It sounds like the setup to a joke or a late-night skit — two comedians from NBC’s Saturday Night Live, Pete Davidson and Colin Jost, along with comedy club owner Paul Italia, just bought a decommissioned Staten Island Ferry boat. The group purchased the retired John F. Kennedy ferry for $280,100 through an online public auction. They plan on converting the 57-year-old, 277′ long iconic orange ferry into a live entertainment venue. Davidson and Jost are both Staten Island natives.
“The idea is to turn the space into a live entertainment event space, with comedy, music, art, et cetera,” Italia told the New York Post. “We’re in the early stages, but everybody involved had the same ambition — not to see this thing go to the scrapyard.”
Pete Davidson was seen at the St. George Ferry Terminal on Friday, admiring the decommissioned Staten Island Ferry he and “SNL” co-star Colin Jost bought this week at auction.
“It’s crazy,” Davidson said. “We used to take that ferry to do stand-up, all the time.”
“It’s sick,” he added approvingly. “In a year, it’ll be a comedy club restaurant.”
After posing for a photo with his new toy, a passerby asked Davidson, “Where are you going to put it?”
“Right now, we’re going to dock it in, I think, Gowanus, and do a bunch of work on it,” Davidson answered.
According to the Department of Transportation, the ship was taken out of service last August after two of its engines failed. The ship can’t travel under its own power.
Under the terms of the public auction, the group now has 10 days to retrieve the vessel from the St. George Ferry Terminal.

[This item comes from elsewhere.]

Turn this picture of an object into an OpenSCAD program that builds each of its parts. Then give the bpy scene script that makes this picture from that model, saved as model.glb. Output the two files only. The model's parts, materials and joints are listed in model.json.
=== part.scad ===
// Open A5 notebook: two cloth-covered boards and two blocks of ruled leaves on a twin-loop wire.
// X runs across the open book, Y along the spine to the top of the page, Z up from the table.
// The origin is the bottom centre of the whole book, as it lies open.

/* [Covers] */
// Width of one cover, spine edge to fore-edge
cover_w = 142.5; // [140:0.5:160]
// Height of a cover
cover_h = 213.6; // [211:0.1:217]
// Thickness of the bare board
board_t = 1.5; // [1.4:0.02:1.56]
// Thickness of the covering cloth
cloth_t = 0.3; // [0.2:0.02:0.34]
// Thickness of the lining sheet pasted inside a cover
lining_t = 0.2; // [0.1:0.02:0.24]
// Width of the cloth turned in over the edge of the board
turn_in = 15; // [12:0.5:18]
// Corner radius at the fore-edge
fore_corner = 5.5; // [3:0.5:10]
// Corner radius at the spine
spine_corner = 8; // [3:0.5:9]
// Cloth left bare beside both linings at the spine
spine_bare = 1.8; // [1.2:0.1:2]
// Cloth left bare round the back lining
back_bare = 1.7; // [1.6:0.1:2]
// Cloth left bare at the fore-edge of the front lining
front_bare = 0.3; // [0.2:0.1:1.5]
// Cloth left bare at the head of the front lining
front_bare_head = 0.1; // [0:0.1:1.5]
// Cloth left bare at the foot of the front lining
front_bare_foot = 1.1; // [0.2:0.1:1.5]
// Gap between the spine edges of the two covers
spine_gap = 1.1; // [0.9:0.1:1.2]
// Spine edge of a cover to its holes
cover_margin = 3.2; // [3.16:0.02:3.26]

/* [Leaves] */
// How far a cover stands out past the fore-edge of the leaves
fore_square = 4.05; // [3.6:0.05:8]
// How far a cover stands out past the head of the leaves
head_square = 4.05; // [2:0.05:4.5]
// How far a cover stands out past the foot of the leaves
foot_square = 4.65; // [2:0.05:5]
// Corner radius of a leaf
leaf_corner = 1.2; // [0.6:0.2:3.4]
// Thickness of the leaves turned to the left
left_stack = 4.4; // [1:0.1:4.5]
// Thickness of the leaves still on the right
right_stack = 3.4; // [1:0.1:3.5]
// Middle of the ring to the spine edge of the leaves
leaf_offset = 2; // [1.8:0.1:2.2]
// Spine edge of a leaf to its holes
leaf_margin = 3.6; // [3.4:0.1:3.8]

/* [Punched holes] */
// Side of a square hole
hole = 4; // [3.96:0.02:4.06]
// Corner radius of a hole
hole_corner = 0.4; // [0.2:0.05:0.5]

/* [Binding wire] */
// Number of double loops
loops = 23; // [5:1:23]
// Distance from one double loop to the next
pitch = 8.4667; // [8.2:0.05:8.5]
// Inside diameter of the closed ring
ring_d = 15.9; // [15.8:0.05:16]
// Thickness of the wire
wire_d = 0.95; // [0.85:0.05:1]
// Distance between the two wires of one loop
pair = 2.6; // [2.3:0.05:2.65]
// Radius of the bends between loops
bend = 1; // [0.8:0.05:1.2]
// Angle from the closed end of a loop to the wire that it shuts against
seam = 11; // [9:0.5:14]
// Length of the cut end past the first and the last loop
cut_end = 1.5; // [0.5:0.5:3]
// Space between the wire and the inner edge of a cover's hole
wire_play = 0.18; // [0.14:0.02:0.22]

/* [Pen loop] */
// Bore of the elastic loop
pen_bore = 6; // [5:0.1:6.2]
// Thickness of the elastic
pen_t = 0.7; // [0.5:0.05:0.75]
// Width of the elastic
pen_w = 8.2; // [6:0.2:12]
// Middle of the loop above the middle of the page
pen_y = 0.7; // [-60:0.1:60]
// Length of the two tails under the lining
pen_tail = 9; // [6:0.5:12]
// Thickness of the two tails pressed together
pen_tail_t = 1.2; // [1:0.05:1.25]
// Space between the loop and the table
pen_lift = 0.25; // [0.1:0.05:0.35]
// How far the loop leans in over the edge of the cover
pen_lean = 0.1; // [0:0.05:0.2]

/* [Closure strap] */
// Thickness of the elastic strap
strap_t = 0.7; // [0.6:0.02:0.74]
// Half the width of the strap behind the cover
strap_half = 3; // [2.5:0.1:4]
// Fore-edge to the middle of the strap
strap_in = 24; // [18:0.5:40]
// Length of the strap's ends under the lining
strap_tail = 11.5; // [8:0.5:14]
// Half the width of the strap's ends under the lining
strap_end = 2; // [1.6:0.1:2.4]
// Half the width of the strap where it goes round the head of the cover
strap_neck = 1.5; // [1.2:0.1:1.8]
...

The trio is not the first to purchase a decommissioned Staten Island Ferry with plans for conversion. The transactions have generally not worked out well. James D. Walsh, writing in New York magazine sums it up in an article titled, Buying an Old Staten Island Ferry Is a Terrible Idea.
Walsh notes that in 1976, George Searle, a retired merchant mariner, bought the Mary Murray, a New Deal–funded Staten Island Ferry, at auction. Searle towed the boat up the Raritan River with the hopes of converting it into a restaurant. Instead, it sat beached and rusting on a riverbank for 34 years. The ferry was finally scrapped in 2008.

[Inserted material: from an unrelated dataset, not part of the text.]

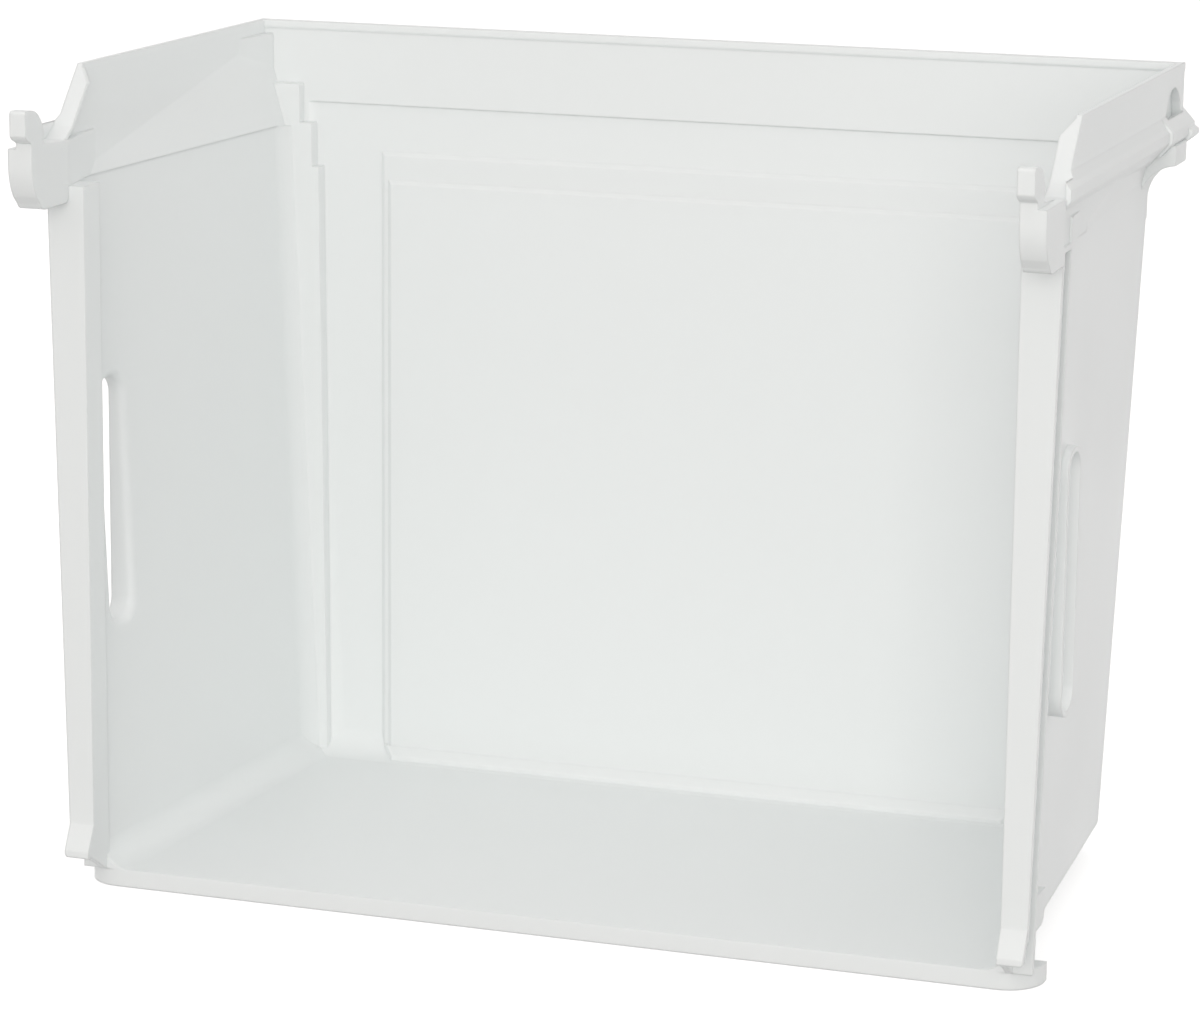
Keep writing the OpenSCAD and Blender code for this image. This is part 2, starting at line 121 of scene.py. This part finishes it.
class StudioSettings(bpy.types.PropertyGroup):
    floor_colour: FloatVectorProperty(
        name="Floor colour",
        description="Colour of the paper floor",
        subtype="COLOR", size=3, min=0, max=1,
        default=linear("F7F7F7"))
    room_light: FloatProperty(
        name="Room light",
        description="Strength of the even light from the white room",
        min=0, max=5,
        default=0.80)
    room_tint: FloatVectorProperty(
        name="Room tint",
        description="Colour of the room's light",
        subtype="COLOR", size=3, min=0, max=1,
        default=linear("FFFDFC"))
    lamp_light: FloatProperty(
        name="Lamp light",
        description="Strength of both softboxes",
        min=0, max=20,
        default=1)
    lamp_tint: FloatVectorProperty(
        name="Lamp tint",
        description="Colour of the softboxes",
        subtype="COLOR", size=3, min=0, max=1,
        default=linear("FFFCF8"))


def polystyrene(settings):
    """High-impact polystyrene, injection moulded: an opaque cold white with a soft satin sheen."""
    material, tree = new_material("injection_moulded_polystyrene")
    place = add_node(tree, "ShaderNodeTexCoord").outputs["Object"]
    # The mould's matt grain spreads the highlights; it is drawn a little coarser than the real one
    grain = add_node(tree, "ShaderNodeTexNoise",
                     {"Scale": 1 / settings.grain_size, "Detail": 2.0},
                     {"Vector": place})
    # The gloss changes slowly, where the melt cooled at different speeds
    flow = add_node(tree, "ShaderNodeTexNoise", {"Scale": 1 / FLOW_WIDTH, "Detail": 3.0},
                    {"Vector": place})
    gloss = add_node(tree, "ShaderNodeMapRange",
                     {"From Min": NOISE_MIDDLE[0], "From Max": NOISE_MIDDLE[1],
                      "To Min": GLOSS[0], "To Max": GLOSS[1]},
                     {"Value": flow.outputs["Fac"]})
    # Mould edges are never sharp
    rounding = add_node(tree, "ShaderNodeBevel",
                        {"samples": EDGE_SAMPLES, "Radius": settings.edge_radius})
    skin = add_node(tree, "ShaderNodeBump",
                    {"Strength": GRAIN_STRENGTH, "Distance": GRAIN_HEIGHT},
                    {"Height": grain.outputs["Fac"], "Normal": rounding.outputs["Normal"]})
    # White filled plastic lets light in by a millimetre or two, which softens its edges
    plastic = add_node(tree, "ShaderNodeBsdfPrincipled",
                       {"Base Color": (*settings.plastic_colour, 1), "IOR": 1.59,
                        "Subsurface Weight": SCATTER_SHARE, "Subsurface Radius": (1.0, 1.0, 1.0),
                        "Subsurface Scale": SCATTER_DEPTH},
                       {"Roughness": gloss.outputs["Result"], "Normal": skin.outputs["Normal"]})
    add_node(tree, "ShaderNodeOutputMaterial", links={"Surface": plastic.outputs["BSDF"]})
    return material


def background_paper(settings):
    """Uncoated white paper off a roll: matt, with no highlight, and overexposed to pure white."""
    material, tree = new_material("matt_background_paper")
    paper = add_node(tree, "ShaderNodeBsdfPrincipled",
                     {"Base Color": (*settings.floor_colour, 1), "Roughness": 0.95, "IOR": 1.45,
                      "Emission Color": (1, 1, 1, 1), "Emission Strength": FLOOR_GLOW})
    add_node(tree, "ShaderNodeOutputMaterial", links={"Surface": paper.outputs["BSDF"]})
    return material


def white_room(settings):
    """An even white room: full strength above the horizon, the floor's weaker return below it."""
    world = bpy.data.worlds.new("white_room")
    world.use_nodes = True
    tree = world.node_tree
    tree.nodes.clear()
    direction = add_node(tree, "ShaderNodeTexCoord").outputs["Generated"]
    height = add_node(tree, "ShaderNodeSeparateXYZ", links={"Vector": direction}).outputs["Z"]
    strength = add_node(tree, "ShaderNodeMapRange",
                        {"From Min": -HORIZON, "From Max": HORIZON,
                         "To Min": settings.room_light * FLOOR_RETURN,
                         "To Max": settings.room_light},
                        {"Value": height})
    light = add_node(tree, "ShaderNodeBackground", {"Color": (*settings.room_tint, 1)},
                     {"Strength": strength.outputs["Result"]})
    add_node(tree, "ShaderNodeOutputWorld", links={"Surface": light.outputs["Background"]})
    return world


def paper_floor(settings):
    """A flat square of paper under the drawer."""
    half = FLOOR_SIZE / 2
    mesh = bpy.data.meshes.new("paper_floor")
    mesh.from_pydata([(-half, -half, 0), (half, -half, 0), (half, half, 0), (-half, half, 0)],
                     [], [(0, 1, 2, 3)])
    mesh.materials.append(background_paper(settings))
    floor = bpy.data.objects.new("paper_floor", mesh)
    floor.location.z = -FLOOR_DROP
    # None of the overexposure is thrown back at the drawer: the room's lower half does that
    floor.visible_diffuse = False
    return floor


def aim(place, yaw, pitch, roll):
    """The matrix of a camera or light at a place, turned to the left, tipped down and rolled."""
    turn = Matrix.Rotation(yaw, 4, "Z") @ Matrix.Rotation(math.pi / 2 - pitch, 4, "X")
    return Matrix.Translation(place) @ turn @ Matrix.Rotation(roll, 4, "Z")


def softbox(settings, name, size, power):
    """A rectangular lamp behind white cloth."""
    lamp = bpy.data.lights.new(name, "AREA")
    lamp.shape = "RECTANGLE"
    lamp.size, lamp.size_y = size
    lamp.energy = power * settings.lamp_light
    lamp.color = settings.lamp_tint
    return bpy.data.objects.new(name, lamp)


def long_lens():
    """A camera from far off, so the drawer's depth stays moderate."""
    lens = bpy.data.cameras.new("camera")
    lens.lens = LENS_MM
    lens.sensor_width = SENSOR_MM
    lens.clip_end = FARTHEST_SEEN
    return bpy.data.objects.new("camera", lens)


class DRAWER_OT_finish_moulding(bpy.types.Operator):
    """Gives the moulded body its white plastic"""

    bl_idname = "drawer.finish_moulding"
    bl_label = "Finish the moulding"

    def execute(self, context):
        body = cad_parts[DRAWER]
        body.data.materials.clear()
        body.data.materials.append(polystyrene(context.scene.drawer_moulding))
        return {"FINISHED"}


class DRAWER_OT_build_studio(bpy.types.Operator):
    """Adds the paper floor, the soft lights and the camera"""

    bl_idname = "drawer.build_studio"
    bl_label = "Build the studio"

    def execute(self, context):
        scene = context.scene
        settings = scene.drawer_studio

        floor = paper_floor(settings)
        scene.collection.objects.link(floor)

        scene.world = white_room(settings)
        # The plain transform keeps the paper white, where a filmic one would grey it
        scene.view_settings.view_transform = "Standard"

        for name, (size, power, place, yaw, pitch) in SOFTBOXES.items():
            lamp = softbox(settings, name, size, power)
            scene.collection.objects.link(lamp)
            lamp.matrix_world = aim(Vector(place), math.radians(yaw), math.radians(pitch), 0)

        camera = long_lens()
        scene.collection.objects.link(camera)
        camera.matrix_world = aim(CAMERA_PLACE, CAMERA_YAW, CAMERA_PITCH, CAMERA_ROLL)
        scene.camera = camera
        return {"FINISHED"}


class DRAWER_PT_panel(bpy.types.Panel):
    bl_label = "Freezer drawer"
    bl_idname = "DRAWER_PT_panel"
    bl_space_type = "VIEW_3D"
    bl_region_type = "UI"
    bl_category = "Drawer"

    def draw(self, context):
        layout = self.layout
        for settings in (context.scene.drawer_moulding, context.scene.drawer_studio):
            for name in settings.bl_rna.properties.keys():
                if name not in ("rna_type", "name"):
                    layout.prop(settings, name)
        layout.operator(DRAWER_OT_finish_moulding.bl_idname)
        layout.operator(DRAWER_OT_build_studio.bl_idname)


CLASSES = (MouldingSettings, StudioSettings, DRAWER_OT_finish_moulding, DRAWER_OT_build_studio,
           DRAWER_PT_panel)


def register():
    for cls in CLASSES:
        bpy.utils.register_class(cls)
    bpy.types.Scene.drawer_moulding = PointerProperty(type=MouldingSettings)
    bpy.types.Scene.drawer_studio = PointerProperty(type=StudioSettings)


def unregister():
    del bpy.types.Scene.drawer_studio
    del bpy.types.Scene.drawer_moulding
    for cls in reversed(CLASSES):
        bpy.utils.unregister_class(cls)


def main():
    register()
    bpy.ops.drawer.finish_moulding()
    bpy.ops.drawer.build_studio()


if __name__ == "__main__":
    main()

The Mary Murray’s fate didn’t deter Jacques Guillet of White Plains from purchasing the Herbert H. Lehman, a Kennedy-class ferry quite similar to the one the SNL guys just bought, for about $150,000 in 2008. Guillet planned to convert the ship into a floating dormitory for college students, but finding a place to berth the warehouse-size vessel proved too expensive. The ferry was scrapped in 2012.

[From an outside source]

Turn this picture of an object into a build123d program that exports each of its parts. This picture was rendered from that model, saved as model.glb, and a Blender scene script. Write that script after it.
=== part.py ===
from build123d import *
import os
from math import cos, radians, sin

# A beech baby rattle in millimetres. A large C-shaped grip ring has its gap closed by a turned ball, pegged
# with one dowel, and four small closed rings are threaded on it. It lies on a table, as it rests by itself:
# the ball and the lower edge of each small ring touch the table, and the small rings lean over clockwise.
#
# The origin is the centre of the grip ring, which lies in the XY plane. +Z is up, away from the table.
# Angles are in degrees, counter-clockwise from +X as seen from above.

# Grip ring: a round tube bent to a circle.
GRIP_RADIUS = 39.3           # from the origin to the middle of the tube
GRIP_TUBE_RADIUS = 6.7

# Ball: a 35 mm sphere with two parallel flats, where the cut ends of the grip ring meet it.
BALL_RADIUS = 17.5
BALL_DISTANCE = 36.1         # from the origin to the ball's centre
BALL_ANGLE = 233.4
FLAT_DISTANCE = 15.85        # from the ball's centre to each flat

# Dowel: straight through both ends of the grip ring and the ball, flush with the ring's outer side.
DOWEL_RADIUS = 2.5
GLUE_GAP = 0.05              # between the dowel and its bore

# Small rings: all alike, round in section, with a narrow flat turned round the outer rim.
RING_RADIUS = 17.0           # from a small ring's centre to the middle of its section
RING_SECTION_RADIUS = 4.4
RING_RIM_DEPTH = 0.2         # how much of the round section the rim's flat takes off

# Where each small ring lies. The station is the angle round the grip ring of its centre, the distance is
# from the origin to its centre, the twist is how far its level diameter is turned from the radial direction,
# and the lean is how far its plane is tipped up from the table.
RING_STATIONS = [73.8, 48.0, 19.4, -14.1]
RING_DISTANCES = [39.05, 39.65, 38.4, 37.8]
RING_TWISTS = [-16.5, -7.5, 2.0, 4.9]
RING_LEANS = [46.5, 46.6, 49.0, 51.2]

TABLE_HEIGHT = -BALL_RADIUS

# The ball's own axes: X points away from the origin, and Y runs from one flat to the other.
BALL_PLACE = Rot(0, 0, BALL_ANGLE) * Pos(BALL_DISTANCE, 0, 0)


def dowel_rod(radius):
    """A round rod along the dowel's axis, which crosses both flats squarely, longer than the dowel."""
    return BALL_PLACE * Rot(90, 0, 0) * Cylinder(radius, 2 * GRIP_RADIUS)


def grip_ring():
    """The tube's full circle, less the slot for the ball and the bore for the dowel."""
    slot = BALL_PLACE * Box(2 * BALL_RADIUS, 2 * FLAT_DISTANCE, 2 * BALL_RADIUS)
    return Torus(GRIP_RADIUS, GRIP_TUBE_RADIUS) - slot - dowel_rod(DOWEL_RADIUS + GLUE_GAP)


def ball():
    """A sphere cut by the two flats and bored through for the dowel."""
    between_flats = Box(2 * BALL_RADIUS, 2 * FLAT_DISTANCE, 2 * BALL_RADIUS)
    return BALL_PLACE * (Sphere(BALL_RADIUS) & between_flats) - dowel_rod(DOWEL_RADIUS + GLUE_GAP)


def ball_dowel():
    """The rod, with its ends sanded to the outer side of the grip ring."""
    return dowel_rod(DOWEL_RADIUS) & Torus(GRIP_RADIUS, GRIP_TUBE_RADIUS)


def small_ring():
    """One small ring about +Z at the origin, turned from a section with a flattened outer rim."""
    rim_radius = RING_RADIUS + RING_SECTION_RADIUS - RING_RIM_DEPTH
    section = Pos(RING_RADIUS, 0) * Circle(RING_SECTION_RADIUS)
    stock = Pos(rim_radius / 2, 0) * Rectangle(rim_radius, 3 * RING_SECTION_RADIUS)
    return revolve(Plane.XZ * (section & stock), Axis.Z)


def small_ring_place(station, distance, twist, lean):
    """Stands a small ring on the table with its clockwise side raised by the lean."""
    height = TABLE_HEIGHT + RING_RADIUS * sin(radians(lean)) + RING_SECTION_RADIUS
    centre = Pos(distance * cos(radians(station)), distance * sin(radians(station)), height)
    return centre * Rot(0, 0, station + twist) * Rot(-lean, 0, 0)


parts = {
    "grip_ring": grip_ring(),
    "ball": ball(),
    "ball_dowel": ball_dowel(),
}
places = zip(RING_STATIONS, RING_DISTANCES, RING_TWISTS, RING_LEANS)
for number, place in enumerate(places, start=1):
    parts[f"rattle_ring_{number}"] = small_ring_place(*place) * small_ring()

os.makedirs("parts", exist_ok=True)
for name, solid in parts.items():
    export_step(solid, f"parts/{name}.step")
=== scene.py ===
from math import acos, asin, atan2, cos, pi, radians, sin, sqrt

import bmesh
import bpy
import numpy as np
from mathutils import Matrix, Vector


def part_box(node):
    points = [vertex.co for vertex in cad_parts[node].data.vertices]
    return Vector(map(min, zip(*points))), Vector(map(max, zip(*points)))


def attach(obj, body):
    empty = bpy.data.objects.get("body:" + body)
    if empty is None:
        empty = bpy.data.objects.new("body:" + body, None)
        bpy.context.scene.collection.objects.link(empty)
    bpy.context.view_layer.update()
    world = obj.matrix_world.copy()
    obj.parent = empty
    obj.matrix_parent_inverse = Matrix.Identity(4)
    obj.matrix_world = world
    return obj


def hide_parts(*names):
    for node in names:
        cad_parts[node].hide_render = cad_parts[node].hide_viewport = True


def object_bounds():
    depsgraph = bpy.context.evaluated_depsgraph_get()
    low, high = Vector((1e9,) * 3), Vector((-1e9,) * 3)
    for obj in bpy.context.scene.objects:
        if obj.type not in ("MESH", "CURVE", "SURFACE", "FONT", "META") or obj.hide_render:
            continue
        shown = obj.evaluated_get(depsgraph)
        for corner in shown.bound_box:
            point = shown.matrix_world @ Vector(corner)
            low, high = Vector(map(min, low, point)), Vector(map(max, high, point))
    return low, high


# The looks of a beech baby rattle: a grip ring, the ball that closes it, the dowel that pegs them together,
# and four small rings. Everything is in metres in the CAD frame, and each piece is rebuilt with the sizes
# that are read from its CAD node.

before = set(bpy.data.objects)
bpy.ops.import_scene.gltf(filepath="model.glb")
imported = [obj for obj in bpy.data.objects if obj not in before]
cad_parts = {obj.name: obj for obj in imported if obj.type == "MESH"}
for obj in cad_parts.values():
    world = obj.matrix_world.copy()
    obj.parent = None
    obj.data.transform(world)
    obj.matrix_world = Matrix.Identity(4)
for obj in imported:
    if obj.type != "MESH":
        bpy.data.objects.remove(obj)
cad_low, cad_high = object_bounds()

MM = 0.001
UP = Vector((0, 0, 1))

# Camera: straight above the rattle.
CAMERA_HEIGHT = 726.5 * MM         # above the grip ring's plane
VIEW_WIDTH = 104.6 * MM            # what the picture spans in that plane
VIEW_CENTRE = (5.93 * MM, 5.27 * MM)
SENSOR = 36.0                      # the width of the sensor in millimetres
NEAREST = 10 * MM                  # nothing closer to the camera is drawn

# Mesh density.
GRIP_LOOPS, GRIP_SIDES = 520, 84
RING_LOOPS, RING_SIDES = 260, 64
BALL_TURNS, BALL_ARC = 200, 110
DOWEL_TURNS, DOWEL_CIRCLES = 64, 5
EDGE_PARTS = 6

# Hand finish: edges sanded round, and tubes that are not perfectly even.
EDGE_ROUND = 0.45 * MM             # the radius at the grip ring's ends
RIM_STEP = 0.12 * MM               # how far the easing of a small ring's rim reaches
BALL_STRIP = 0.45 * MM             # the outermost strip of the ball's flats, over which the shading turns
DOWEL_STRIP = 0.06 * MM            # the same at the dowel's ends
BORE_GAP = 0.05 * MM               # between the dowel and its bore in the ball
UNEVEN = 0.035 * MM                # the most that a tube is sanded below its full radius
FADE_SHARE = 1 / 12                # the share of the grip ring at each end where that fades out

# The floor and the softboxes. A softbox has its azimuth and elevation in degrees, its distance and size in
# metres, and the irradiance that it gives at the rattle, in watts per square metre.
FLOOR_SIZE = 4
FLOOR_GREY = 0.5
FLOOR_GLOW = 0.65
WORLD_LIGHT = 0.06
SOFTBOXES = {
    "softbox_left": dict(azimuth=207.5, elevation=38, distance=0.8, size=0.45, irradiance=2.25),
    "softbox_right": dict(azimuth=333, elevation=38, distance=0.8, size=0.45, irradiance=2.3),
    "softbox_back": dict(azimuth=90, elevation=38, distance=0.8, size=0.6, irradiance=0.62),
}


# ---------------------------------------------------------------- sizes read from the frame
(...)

We can only hope that Davidson, Jost, and Italia have better luck.
NYC DOT is dancing the hora and tarantella!
Many have been down this road.. Some have even succeeded
Where entertainment talent and business acumen rarely meet. A complete technical refit on an old ferry in addition to designing and decorating a venue subject to tremendous moisture and salt, hiring all the staff needed plus pay for talent, setting up a kitchen, docking and other normal operating expenses of a working ship, maintaining numerous engines complete with unstable fuel costs, and finally not being professional mariners which means they are going down the most expensive road when hiring professional mariners. That is just to begin with. I wish them luck, but they have really stacked the odds against themselves.
The art of the deal is to sell it for scrap whilst it is still worth more than they paid for it (taking into account towage, docking and removing toxic materials, naturally).